Some stick-in-the-mud Cosby fans appeal to his place in history instead of revising the biographical record in the light of compelling new testimonies.

We sometimes seem desperate to hold on to memory of our ordained heroes in a world crowded with anti-heroes. We also seem scared of the emotional cost of letting go of false heroes.

This isn’t restricted to superstars in the world of entertainment.

In each of our anonymous domestic worlds similar temptations arise to ignore new evidence about loved ones, and so we often simply choose to cling on to the nicest bits of the stored knowledge about the people in our lives.

This is how treasure trunks of family secrets come into existence.

This resistance to upsetting an established narrative is also not restricted to the worlds of domestic, familial and friendship relations.

It is also true of our relationships with our public institutions and political heroes.

This struck me over the past few days as I see friends of mine on social media desperately trying to convince themselves that the ANC is not a spent force, morally.

There is melancholic nostalgia in the way they perform these speech acts.

But for some diehard ANC supporters, who are intensely aware that the impressive past of the party, just like the impressive past of one Jacob Zuma, doesn’t ameliorate the effects of gross present-day failures, there is now an existential dilemma they are experiencing.
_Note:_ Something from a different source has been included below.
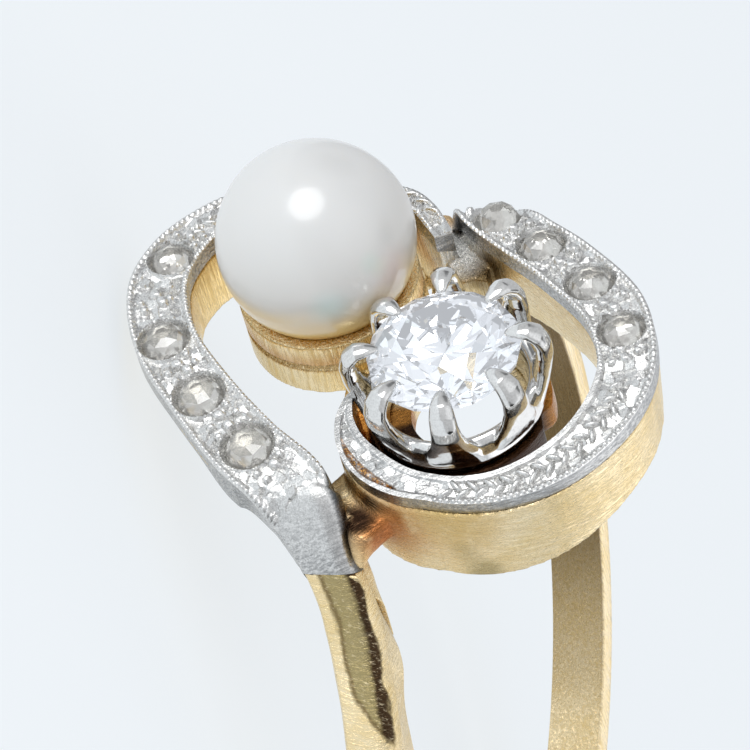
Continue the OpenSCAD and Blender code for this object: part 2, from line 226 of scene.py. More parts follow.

Should these ANC supporters review their settled beliefs about the ANC as a moral force for good, a couple of decades after the political collapse of apartheid, and perhaps even be willing to open up silent questions about the political biography of the party before democracy’s birth?

This might be the political equivalent though of being willing to listen carefully to the testimony of a predator’s survivors.

Indeed, many of these ANC supporters and voters, like all citizens in South Africa, are survivors of the worst of the ANC’s post-colonial sins.

The emotional cost of revisiting these fixed views of the ANC is like opening up the family’s treasure trunk of dirty secrets.

If, on the other hand, ANC supporters suppress the evidence of an ANC no longer as morally spotless as they had imagined, then there is the danger of blindly and imprudently propping up an organisation that has severed ties with its own past.

Ignoring this possibility would be as irresponsible as pretending you never heard testimonies about what Cosby did, and being willing to simply continue laughing at his jokes, or taking seriously his finger wagging in the direction of other men.

Will ANC supporters fetishise the unexamined past or help secure our collective future?